Il Papa conclude dando il vantaggio al Dio razionale, opzione che, peraltro, non era e non è scontata: ad esempio, per la dottrina musulmana, Dio è assolutamente trascendente e la sua volontà non è legata a nessuna delle nostre categorie, nemmeno a quella della ragionevolezza. Per questo "Ibn Hazm si spinge fino a dichiarare che Dio non sarebbe legato neanche dalla Sua stessa parola e che niente lo obbligherebbe a rivelare a noi la verità. Se fosse Sua volontà, l'uomo dovrebbe praticare anche l'idolatria".

[modifica] Deviazioni nel tardo Medioevo

Benedetto XVI avverte, nella sua complessa ricostruzione storica, che nel tardo Medioevo "si sono sviluppate nella teologia tendenze che rompono questa sintesi tra spirito greco e spirito cristiano", smarrendo il filo di uno sviluppo coerente del reciproco positivo dialogo.

In quel periodo emersero posizioni che possono avvicinarsi a quelle di Ibn Hazm e "potrebbero portare fino all'immagine di un Dio-Arbitrio, che non è legato neanche alla verità e al bene".

In contrasto con ciò, "la fede della Chiesa si è sempre attenuta alla convinzione che tra Dio e noi, tra il suo eterno Spirito creatore e la nostra ragione creata esista una vera analogia, in cui (come dice il Concilio Lateranense IV nel 1215) certo le dissomiglianze sono infinitamente più grandi delle somiglianze, non tuttavia fino al punto da abolire l'analogia e il suo linguaggio.
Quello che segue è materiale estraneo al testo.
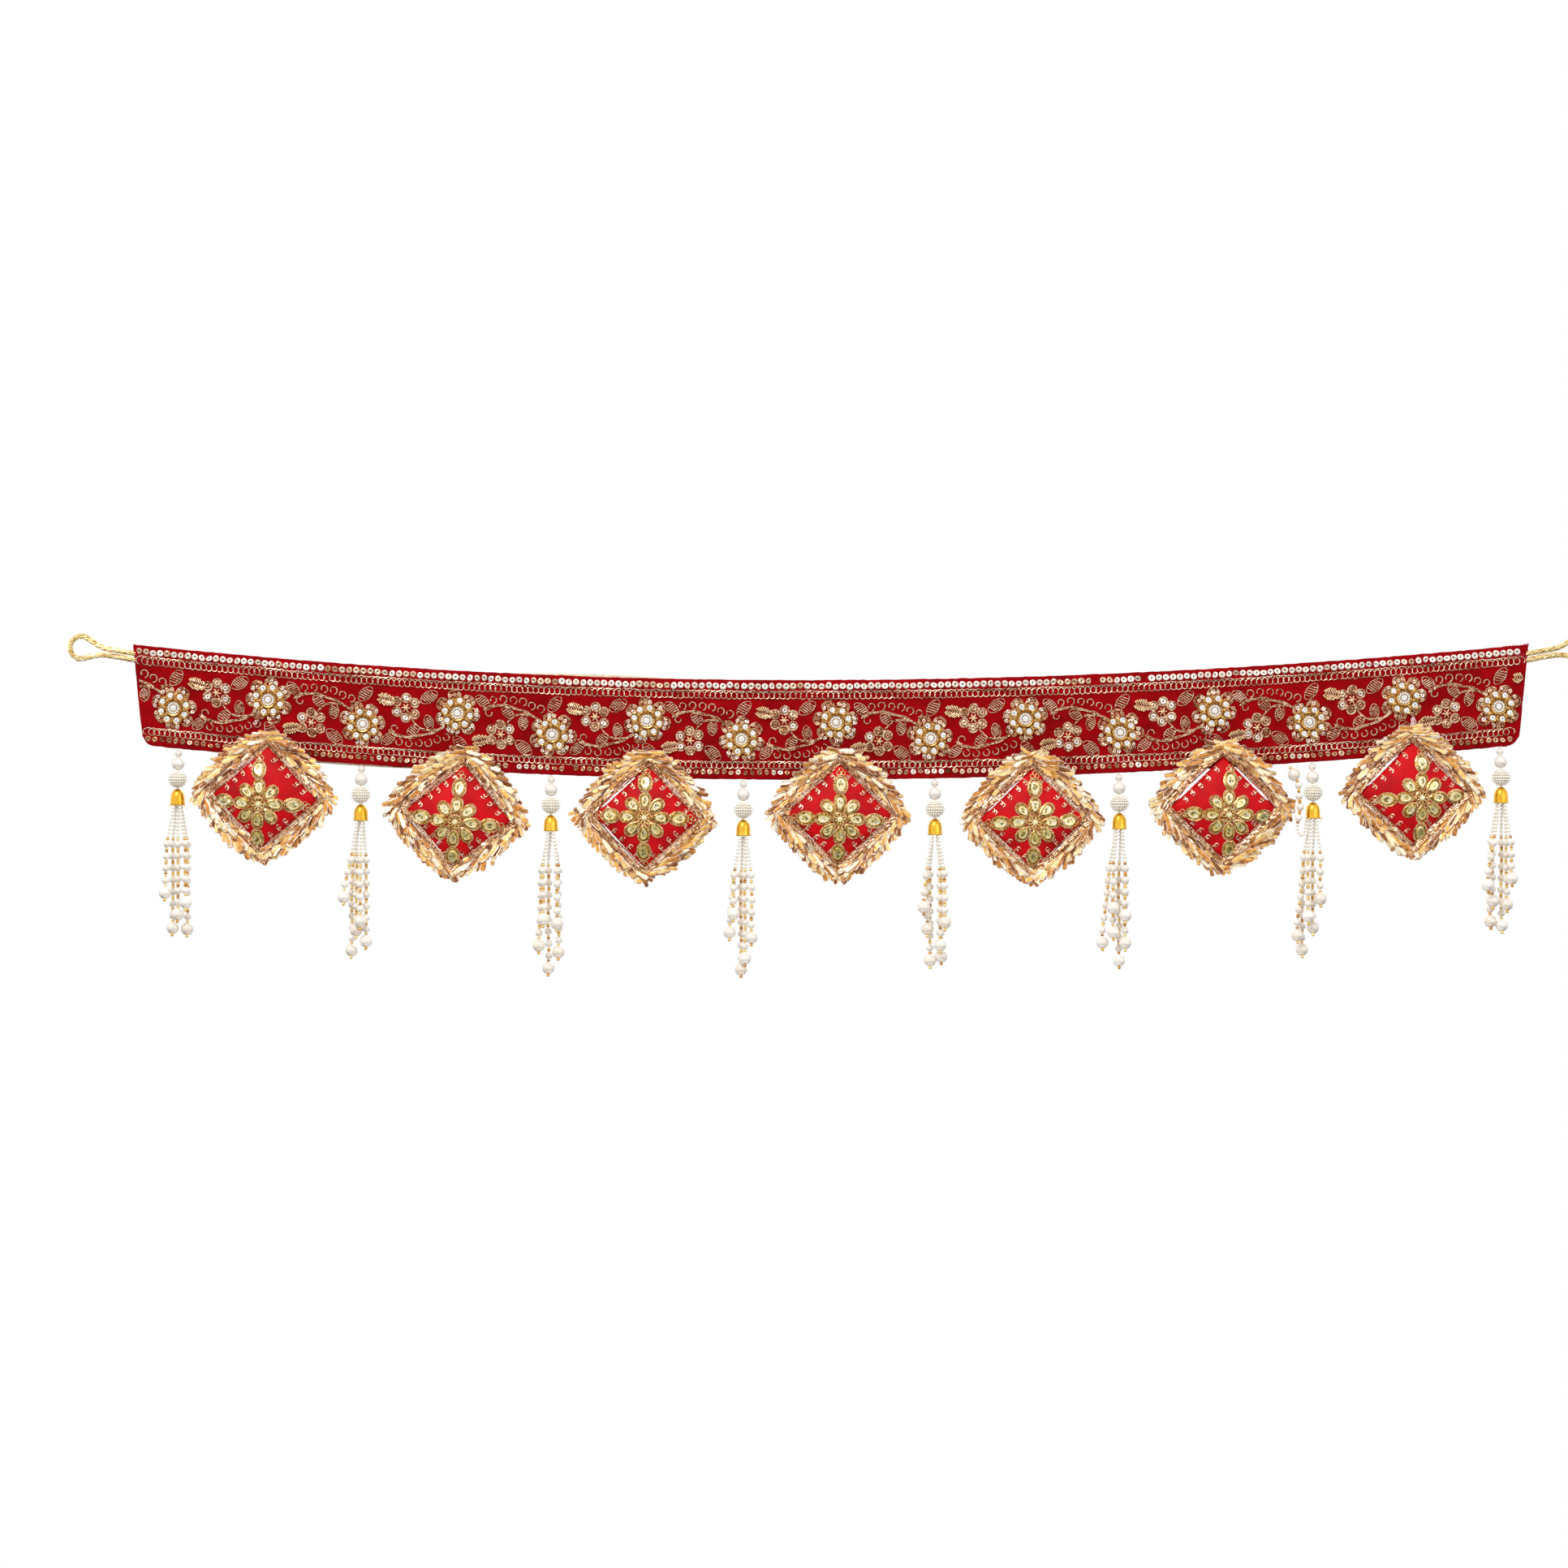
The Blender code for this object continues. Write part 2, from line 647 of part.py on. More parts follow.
def make_tassel(name, parent, rows, stray):
    """A bell cap with its strands fused into it, and one caught up if it has a stray."""
    down = Vector((0, 0, -1))
    height = CAP_PROFILE[-1][1] * MM
    cap = [
        (Vector((0, 0, height - below * MM)), radius * MM, down) for radius, below in CAP_PROFILE
    ]
    bodies = [loft(cap, CAP_SIDES)]
    for row, strands in enumerate(rows):
        for order, (sideways, drop) in enumerate(strands):
            root_x = (order - (len(strands) - 1) / 2) * ROOT_SPACING
            route = strand_route(row, root_x, sideways * MM, drop * MM)
            pearls = round((drop * MM - SEED_LENGTH - LAST_PEARL_RADIUS) / PEARL_PITCH)
            bodies.append(pearl_string(route, pearls))
    if stray:
        route = smooth_points([Vector(point) * MM for point in STRAY_ROUTE], STRAY_POINTS)
        bodies.append(pearl_string(route, STRAY_PEARLS, STRAY_SEED_STEPS))
    tassel = bpy.data.objects.new(name, fuse("tassel", bodies, "pearl"))
    place(tassel, parent, (0, CAP_DEPTH, -CAP_TOP - height))


def main():
    for obj in list(bpy.data.objects):
        bpy.data.objects.remove(obj)
    make_band()
    make_tie("tie_left", -1)
    make_tie("tie_right", 1)
    make_flowers()
    make_pads()
    for number, (x, rows) in enumerate(TASSELS, start=1):
        edge = top_edge(x * MM) - BAND_HEIGHT
        hang = new_empty(f"tassel_hang_{number}", (x * MM, 0, edge))
        make_beads(f"beads_{number}", hang)
        make_tassel(f"tassel_{number}", hang, rows, number == STRAY_TASSEL)


main()
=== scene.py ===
import math
import random

import bmesh
import bpy
import numpy as np
from mathutils import Matrix, Vector, noise
from mathutils.bvhtree import BVHTree


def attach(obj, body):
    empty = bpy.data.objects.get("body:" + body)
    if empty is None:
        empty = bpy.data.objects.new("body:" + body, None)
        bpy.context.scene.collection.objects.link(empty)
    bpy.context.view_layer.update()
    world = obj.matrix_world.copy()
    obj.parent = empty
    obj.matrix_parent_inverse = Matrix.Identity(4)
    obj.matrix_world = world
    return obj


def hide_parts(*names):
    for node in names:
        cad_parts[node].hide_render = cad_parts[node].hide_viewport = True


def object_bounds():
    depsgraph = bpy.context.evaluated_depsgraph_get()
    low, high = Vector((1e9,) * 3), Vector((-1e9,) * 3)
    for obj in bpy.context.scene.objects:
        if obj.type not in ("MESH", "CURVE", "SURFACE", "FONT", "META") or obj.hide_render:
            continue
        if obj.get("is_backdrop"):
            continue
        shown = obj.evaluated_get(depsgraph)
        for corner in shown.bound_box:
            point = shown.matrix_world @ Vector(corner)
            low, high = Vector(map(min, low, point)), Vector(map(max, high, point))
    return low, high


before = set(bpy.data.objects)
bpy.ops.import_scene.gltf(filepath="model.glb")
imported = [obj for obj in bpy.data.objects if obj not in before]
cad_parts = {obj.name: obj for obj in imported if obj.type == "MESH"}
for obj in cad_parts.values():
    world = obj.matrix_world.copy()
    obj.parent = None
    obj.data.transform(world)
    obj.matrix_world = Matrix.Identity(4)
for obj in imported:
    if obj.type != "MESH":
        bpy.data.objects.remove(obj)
cad_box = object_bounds()

# Lengths are in mm until a piece is finished. The front of the hanging faces -Y.
MM = 0.001

# The band
BAND_HALF = 469.0
BAND_HEIGHT = 67.0
BAND_THICK = 2.0
BAND_BACK = -1.3
BAND_FRONT = -3.3
SAG = 24.0
LOW_POINT = -21.0
END_SLANT = 0.10
CORNER = 7.5
LINING_THICK = 1.0
LINING_INSET = 1.0
LINING_ABOVE = (2.6, -160, 100)
LINING_BELOW = (2.3, -330, 130)

# The ties
CORD_RADIUS = 1.9
CORD_DEPTH = -2.0
CORD_STRANDS = 6
CORD_LAY = 26.0
LOOP_BELOW_EDGE = 8.2
LOOP_START = 1.1
TUCKED_ABOVE = 1.6
TUCKED_BELOW = 2.4
LOOP_RISE = math.radians(10)
LOOP_ROUTE = (
    (0, 2.1), (11.5, 2.1), (21, 2.6), (30.6, 6.2), (34.5, 7.6), (38.5, 6.7), (41.5, 3.9), (42.6, 0),
)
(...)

Dio non diventa più divino per il fatto che lo spingiamo lontano da noi in un volontarismo puro ed impenetrabile, ma il Dio veramente divino è quel Dio che si è mostrato come logos e come logos ha agito e agisce pieno di amore in nostro favore".

[modifica] Scienza e fede

I contributi positivi portati dalla scienza e più in generale dallo sviluppo moderno dello spirito sono da salutare favorevolmente: "tutti siamo grati per le grandiose possibilità che esso ha aperto all’uomo e per i progressi nel campo umano che ci sono stati donati".

Riprendendo il concetto del Logos come elemento unificante, Benedetto afferma che "l’ethos della scientificità, del resto, è volontà di obbedienza alla verità e quindi espressione di un atteggiamento che fa parte delle decisioni essenziali dello spirito cristiano".

Per combattere le minacce derivanti da un uso distorto delle conquiste scientifiche esiste un'unica strada possibile: "solo se ragione e fede si ritrovano unite in un modo nuovo; se superiamo la limitazione autodecretata della ragione a ciò che è verificabile nell'esperimento, e dischiudiamo ad essa nuovamente tutta la sua ampiezza". Perciò, la teologia, intesa "come interrogativo sulla ragione della fede, deve avere il suo posto nell'università e nel vasto dialogo delle scienze".

[modifica] Dialogo tra culture e religioni

Il mondo ha un "urgente bisogno" di dialogo tra le diverse culture e religioni.

Da questa premessa il papa ricava uno tra i messaggi centrali del suo discorso: "Nel mondo occidentale domina largamente l'opinione, che soltanto la ragione positivista e le forme di filosofia da essa derivanti siano universali. Ma le culture profondamente religiose del mondo vedono proprio in questa esclusione del divino dall'universalità della ragione un attacco alle loro convinzioni più intime. Una ragione, che di fronte al divino è sorda e respinge la religione nell'ambito delle sottoculture, è incapace di inserirsi nel dialogo delle culture".

Pertanto, alle scienze naturali compete studiare ed accettare la struttura razionale della materia e la corrispondenza tra il nostro spirito e le strutture razionali operanti nella natura come un dato di fatto; viceversa, "la domanda sul perché di questo dato di fatto deve essere affidata dalle scienze naturali ad altri livelli e modi del pensare, alla filosofia e alla teologia".

[modifica] La conclusione

Le conclusioni del discorso manifestano un'apertura al dialogo e al confronto tra culture e religioni.

"Il coraggio di aprirsi all'ampiezza della ragione, non il rifiuto della sua grandezza: è questo il programma con cui una teologia impegnata nella riflessione sulla fede biblica, entra nella disputa del tempo presente. "Non agire secondo ragione, non agire con il logos, è contrario alla natura di Dio", ha detto Manuele II, partendo dalla sua immagine cristiana di Dio, all'interlocutore persiano. È a questo grande logos, a questa vastità della ragione, che invitiamo nel dialogo delle culture i nostri interlocutori".